• [What you will do]: The entries below should be output exactly as written.

=-=-=-=-=

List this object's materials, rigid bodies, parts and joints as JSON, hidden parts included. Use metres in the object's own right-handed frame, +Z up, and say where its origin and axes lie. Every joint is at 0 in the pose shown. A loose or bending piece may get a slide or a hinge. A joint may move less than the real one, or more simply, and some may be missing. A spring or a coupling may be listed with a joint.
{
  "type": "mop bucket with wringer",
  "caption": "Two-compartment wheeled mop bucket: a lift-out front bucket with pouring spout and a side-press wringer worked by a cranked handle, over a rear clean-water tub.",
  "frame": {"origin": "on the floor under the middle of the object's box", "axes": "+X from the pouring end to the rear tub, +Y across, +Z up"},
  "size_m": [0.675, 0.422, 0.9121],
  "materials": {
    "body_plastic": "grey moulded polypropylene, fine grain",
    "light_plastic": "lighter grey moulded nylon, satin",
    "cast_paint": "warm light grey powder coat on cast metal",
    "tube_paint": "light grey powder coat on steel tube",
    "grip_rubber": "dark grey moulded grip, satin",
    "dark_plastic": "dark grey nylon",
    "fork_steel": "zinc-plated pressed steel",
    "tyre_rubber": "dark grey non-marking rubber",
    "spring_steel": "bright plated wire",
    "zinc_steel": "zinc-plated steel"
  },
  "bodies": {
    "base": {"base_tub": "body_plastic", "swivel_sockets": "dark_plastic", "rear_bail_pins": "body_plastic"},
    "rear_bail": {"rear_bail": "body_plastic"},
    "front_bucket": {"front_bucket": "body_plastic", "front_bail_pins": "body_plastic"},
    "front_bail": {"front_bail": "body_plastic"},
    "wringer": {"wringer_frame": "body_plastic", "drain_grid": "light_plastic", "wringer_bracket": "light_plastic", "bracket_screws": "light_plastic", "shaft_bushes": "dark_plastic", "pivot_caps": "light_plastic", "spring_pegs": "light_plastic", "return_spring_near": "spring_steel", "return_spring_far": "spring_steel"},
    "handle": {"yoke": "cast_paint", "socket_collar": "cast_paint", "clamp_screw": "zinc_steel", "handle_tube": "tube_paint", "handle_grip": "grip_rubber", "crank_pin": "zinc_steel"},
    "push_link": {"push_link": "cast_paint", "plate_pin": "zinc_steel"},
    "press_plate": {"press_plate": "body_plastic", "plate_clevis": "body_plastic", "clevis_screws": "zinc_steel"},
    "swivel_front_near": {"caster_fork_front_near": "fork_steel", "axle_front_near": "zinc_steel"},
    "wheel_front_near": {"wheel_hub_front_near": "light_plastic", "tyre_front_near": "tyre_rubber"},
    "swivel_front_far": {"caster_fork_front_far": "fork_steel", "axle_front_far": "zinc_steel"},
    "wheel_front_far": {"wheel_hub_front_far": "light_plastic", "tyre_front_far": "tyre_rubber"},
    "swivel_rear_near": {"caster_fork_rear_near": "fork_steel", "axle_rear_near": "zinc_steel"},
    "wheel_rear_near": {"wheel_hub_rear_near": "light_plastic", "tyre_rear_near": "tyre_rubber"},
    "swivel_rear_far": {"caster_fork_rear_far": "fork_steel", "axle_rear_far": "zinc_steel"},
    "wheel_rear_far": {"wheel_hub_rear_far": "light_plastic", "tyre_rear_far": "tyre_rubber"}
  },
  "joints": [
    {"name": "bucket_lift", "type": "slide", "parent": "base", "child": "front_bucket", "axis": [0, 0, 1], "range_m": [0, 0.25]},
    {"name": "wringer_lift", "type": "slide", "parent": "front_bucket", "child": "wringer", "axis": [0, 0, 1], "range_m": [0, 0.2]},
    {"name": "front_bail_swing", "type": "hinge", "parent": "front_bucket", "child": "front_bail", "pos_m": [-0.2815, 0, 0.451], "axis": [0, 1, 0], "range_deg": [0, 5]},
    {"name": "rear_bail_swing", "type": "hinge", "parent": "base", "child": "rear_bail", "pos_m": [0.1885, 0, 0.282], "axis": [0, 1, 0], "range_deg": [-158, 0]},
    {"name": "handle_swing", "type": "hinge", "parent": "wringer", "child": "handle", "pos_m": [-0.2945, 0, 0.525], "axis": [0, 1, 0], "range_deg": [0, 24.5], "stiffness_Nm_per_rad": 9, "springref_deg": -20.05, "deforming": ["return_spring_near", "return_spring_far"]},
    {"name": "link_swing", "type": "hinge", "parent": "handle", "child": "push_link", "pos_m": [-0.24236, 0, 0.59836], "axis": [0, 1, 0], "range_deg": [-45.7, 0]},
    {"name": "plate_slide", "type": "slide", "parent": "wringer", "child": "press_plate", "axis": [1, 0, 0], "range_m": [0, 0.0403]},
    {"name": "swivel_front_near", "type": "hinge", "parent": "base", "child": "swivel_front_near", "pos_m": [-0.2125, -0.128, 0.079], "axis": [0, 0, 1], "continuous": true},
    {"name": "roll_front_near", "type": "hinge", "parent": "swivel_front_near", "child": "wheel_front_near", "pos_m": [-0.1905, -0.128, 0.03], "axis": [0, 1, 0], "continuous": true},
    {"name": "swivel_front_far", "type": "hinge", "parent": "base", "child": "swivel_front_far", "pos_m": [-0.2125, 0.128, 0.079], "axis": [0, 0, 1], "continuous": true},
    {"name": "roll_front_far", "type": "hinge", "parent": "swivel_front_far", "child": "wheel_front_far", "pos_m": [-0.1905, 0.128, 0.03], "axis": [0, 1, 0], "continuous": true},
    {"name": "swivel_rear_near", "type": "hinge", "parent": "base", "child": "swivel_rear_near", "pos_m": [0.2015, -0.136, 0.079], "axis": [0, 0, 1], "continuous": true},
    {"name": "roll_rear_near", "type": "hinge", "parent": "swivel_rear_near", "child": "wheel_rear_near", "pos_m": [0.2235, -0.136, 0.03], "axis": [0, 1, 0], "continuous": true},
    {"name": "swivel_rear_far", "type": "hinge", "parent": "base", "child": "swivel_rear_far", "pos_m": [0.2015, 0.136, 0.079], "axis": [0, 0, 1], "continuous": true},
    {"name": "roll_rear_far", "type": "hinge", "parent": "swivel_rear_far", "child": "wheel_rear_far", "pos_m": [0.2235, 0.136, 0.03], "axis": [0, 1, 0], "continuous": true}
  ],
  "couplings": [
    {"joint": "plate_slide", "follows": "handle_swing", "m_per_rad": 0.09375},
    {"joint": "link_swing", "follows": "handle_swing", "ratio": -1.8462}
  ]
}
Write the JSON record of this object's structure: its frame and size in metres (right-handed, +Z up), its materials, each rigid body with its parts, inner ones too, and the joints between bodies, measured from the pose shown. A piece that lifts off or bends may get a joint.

=-=-=-=-=

• [Answer to the task]:
List this object's materials, rigid bodies, parts and joints as JSON, hidden parts included. Use metres in the object's own right-handed frame, +Z up, and say where its origin and axes lie. Every joint is at 0 in the pose shown. A loose or bending piece may get a slide or a hinge. A joint may move less than the real one, or more simply, and some may be missing. A spring or a coupling may be listed with a joint.
{
  "type": "mop bucket with wringer",
  "caption": "Two-compartment wheeled mop bucket: a lift-out front bucket with pouring spout and a side-press wringer worked by a cranked handle, over a rear clean-water tub.",
  "frame": {"origin": "on the floor under the middle of the object's box", "axes": "+X from the pouring end to the rear tub, +Y across, +Z up"},
  "size_m": [0.675, 0.422, 0.9121],
  "materials": {
    "body_plastic": "grey moulded polypropylene, fine grain",
    "light_plastic": "lighter grey moulded nylon, satin",
    "cast_paint": "warm light grey powder coat on cast metal",
    "tube_paint": "light grey powder coat on steel tube",
    "grip_rubber": "dark grey moulded grip, satin",
    "dark_plastic": "dark grey nylon",
    "fork_steel": "zinc-plated pressed steel",
    "tyre_rubber": "dark grey non-marking rubber",
    "spring_steel": "bright plated wire",
    "zinc_steel": "zinc-plated steel"
  },
  "bodies": {
    "base": {"base_tub": "body_plastic", "swivel_sockets": "dark_plastic", "rear_bail_pins": "body_plastic"},
    "rear_bail": {"rear_bail": "body_plastic"},
    "front_bucket": {"front_bucket": "body_plastic", "front_bail_pins": "body_plastic"},
    "front_bail": {"front_bail": "body_plastic"},
    "wringer": {"wringer_frame": "body_plastic", "drain_grid": "light_plastic", "wringer_bracket": "light_plastic", "bracket_screws": "light_plastic", "shaft_bushes": "dark_plastic", "pivot_caps": "light_plastic", "spring_pegs": "light_plastic", "return_spring_near": "spring_steel", "return_spring_far": "spring_steel"},
    "handle": {"yoke": "cast_paint", "socket_collar": "cast_paint", "clamp_screw": "zinc_steel", "handle_tube": "tube_paint", "handle_grip": "grip_rubber", "crank_pin": "zinc_steel"},
    "push_link": {"push_link": "cast_paint", "plate_pin": "zinc_steel"},
    "press_plate": {"press_plate": "body_plastic", "plate_clevis": "body_plastic", "clevis_screws": "zinc_steel"},
    "swivel_front_near": {"caster_fork_front_near": "fork_steel", "axle_front_near": "zinc_steel"},
    "wheel_front_near": {"wheel_hub_front_near": "light_plastic", "tyre_front_near": "tyre_rubber"},
    "swivel_front_far": {"caster_fork_front_far": "fork_steel", "axle_front_far": "zinc_steel"},
    "wheel_front_far": {"wheel_hub_front_far": "light_plastic", "tyre_front_far": "tyre_rubber"},
    "swivel_rear_near": {"caster_fork_rear_near": "fork_steel", "axle_rear_near": "zinc_steel"},
    "wheel_rear_near": {"wheel_hub_rear_near": "light_plastic", "tyre_rear_near": "tyre_rubber"},
    "swivel_rear_far": {"caster_fork_rear_far": "fork_steel", "axle_rear_far": "zinc_steel"},
    "wheel_rear_far": {"wheel_hub_rear_far": "light_plastic", "tyre_rear_far": "tyre_rubber"}
  },
  "joints": [
    {"name": "bucket_lift", "type": "slide", "parent": "base", "child": "front_bucket", "axis": [0, 0, 1], "range_m": [0, 0.25]},
    {"name": "wringer_lift", "type": "slide", "parent": "front_bucket", "child": "wringer", "axis": [0, 0, 1], "range_m": [0, 0.2]},
    {"name": "front_bail_swing", "type": "hinge", "parent": "front_bucket", "child": "front_bail", "pos_m": [-0.2815, 0, 0.451], "axis": [0, 1, 0], "range_deg": [0, 5]},
    {"name": "rear_bail_swing", "type": "hinge", "parent": "base", "child": "rear_bail", "pos_m": [0.1885, 0, 0.282], "axis": [0, 1, 0], "range_deg": [-158, 0]},
    {"name": "handle_swing", "type": "hinge", "parent": "wringer", "child": "handle", "pos_m": [-0.2945, 0, 0.525], "axis": [0, 1, 0], "range_deg": [0, 24.5], "stiffness_Nm_per_rad": 9, "springref_deg": -20.05, "deforming": ["return_spring_near", "return_spring_far"]},
    {"name": "link_swing", "type": "hinge", "parent": "handle", "child": "push_link", "pos_m": [-0.24236, 0, 0.59836], "axis": [0, 1, 0], "range_deg": [-45.7, 0]},
    {"name": "plate_slide", "type": "slide", "parent": "wringer", "child": "press_plate", "axis": [1, 0, 0], "range_m": [0, 0.0403]},
    {"name": "swivel_front_near", "type": "hinge", "parent": "base", "child": "swivel_front_near", "pos_m": [-0.2125, -0.128, 0.079], "axis": [0, 0, 1], "continuous": true},
    {"name": "roll_front_near", "type": "hinge", "parent": "swivel_front_near", "child": "wheel_front_near", "pos_m": [-0.1905, -0.128, 0.03], "axis": [0, 1, 0], "continuous": true},
    {"name": "swivel_front_far", "type": "hinge", "parent": "base", "child": "swivel_front_far", "pos_m": [-0.2125, 0.128, 0.079], "axis": [0, 0, 1], "continuous": true},
    {"name": "roll_front_far", "type": "hinge", "parent": "swivel_front_far", "child": "wheel_front_far", "pos_m": [-0.1905, 0.128, 0.03], "axis": [0, 1, 0], "continuous": true},
    {"name": "swivel_rear_near", "type": "hinge", "parent": "base", "child": "swivel_rear_near", "pos_m": [0.2015, -0.136, 0.079], "axis": [0, 0, 1], "continuous": true},
    {"name": "roll_rear_near", "type": "hinge", "parent": "swivel_rear_near", "child": "wheel_rear_near", "pos_m": [0.2235, -0.136, 0.03], "axis": [0, 1, 0], "continuous": true},
    {"name": "swivel_rear_far", "type": "hinge", "parent": "base", "child": "swivel_rear_far", "pos_m": [0.2015, 0.136, 0.079], "axis": [0, 0, 1], "continuous": true},
    {"name": "roll_rear_far", "type": "hinge", "parent": "swivel_rear_far", "child": "wheel_rear_far", "pos_m": [0.2235, 0.136, 0.03], "axis": [0, 1, 0], "continuous": true}
  ],
  "couplings": [
    {"joint": "plate_slide", "follows": "handle_swing", "m_per_rad": 0.09375},
    {"joint": "link_swing", "follows": "handle_swing", "ratio": -1.8462}
  ]
}
Write the JSON record of this object's structure: its frame and size in metres (right-handed, +Z up), its materials, each rigid body with its parts, inner ones too, and the joints between bodies, measured from the pose shown. A piece that lifts off or bends may get a joint.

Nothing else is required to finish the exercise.